Spike Lee’s Bamboozled is dependent on the idea that the mainstream viewing public has internalized a short-term memory of history, even amongst Black audience members themselves. Although the film demands a bit too much compliance to the premise so that his point can get across, Lee nevertheless reveals how even something as culturally deplorable as blackface and minstrelsy can be internalized into something that people become comfortable through mere commodification. The normalization of an art form deliberately use to dehumanize people of African descent becomes the industry standard to which Black performers must conform not even so much for stardom, but to earn a modest living. It begins to persists to the central culprits of the show: Pierre Delacroix, hyperperforming his own life as an upper-class Black professional, sees his idea initially as a backfire and then utilizes it as a “retroactive” compensation; Sloan is caught in a tension between her romance with the star of the show and her compliance to an idea she condemns; Womack and Man Ray finally having an opportunity to live the lavish life they dreamed of while living on the streets, yet their talents are confined to what will only appease both mass audiences and corporate profits.

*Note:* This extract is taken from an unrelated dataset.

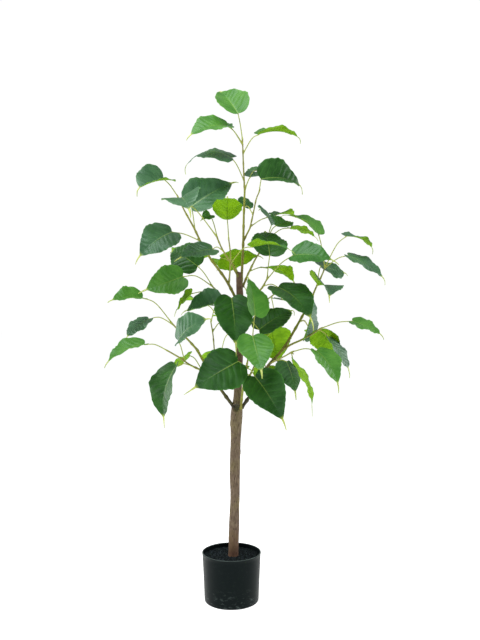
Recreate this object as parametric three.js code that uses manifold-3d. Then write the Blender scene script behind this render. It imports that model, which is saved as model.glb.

The symposium organized by Cineaste magazine reflects the lasting legacy of Lee’s film, if not the director himself: an ambivalent response towards how the film exhausts itself with its subject matter, but provides a scrutinizing critique of how ideas are articulated, how culture is perceived, and how it is ultimately circulated as a commodity. Zeinabu Davis’ piece reflects that in spite of the pain she undergoes watching the film, both in the historical information it references and the overload of material it presents, she is still able to identify both the filmic strategies of Lee (i.e. the use of color) and the importance that a filmmaker as ubiquitous as he is was able to pursue a culturally loaded project. Greg Tate (a writer who I strongly recommend you follow—he’s often featured in the Village Voice) provides a critique that recognizes the film’s presentation of minstrelsy as currency for economic upward mobility, but questions whether it analyzes the dimensions of humanity beneath the façade of Blackface. Tate provides a profound argument, but I think it suggests that he overlooks the epiphanies that Womack and Man Ray come to when they realize how exhausting it is to maintain the level of success the show has accumulated, especially given how dehumanizing they feel in their temporary transformations. If anyone, a more effective question to raise about this depiction would be whether Lee could provide a more in-depth chronicle of each character’s transformation, expanding them beyond just stock characters to make a larger point about Black talent as a commodity in a corporate landscape.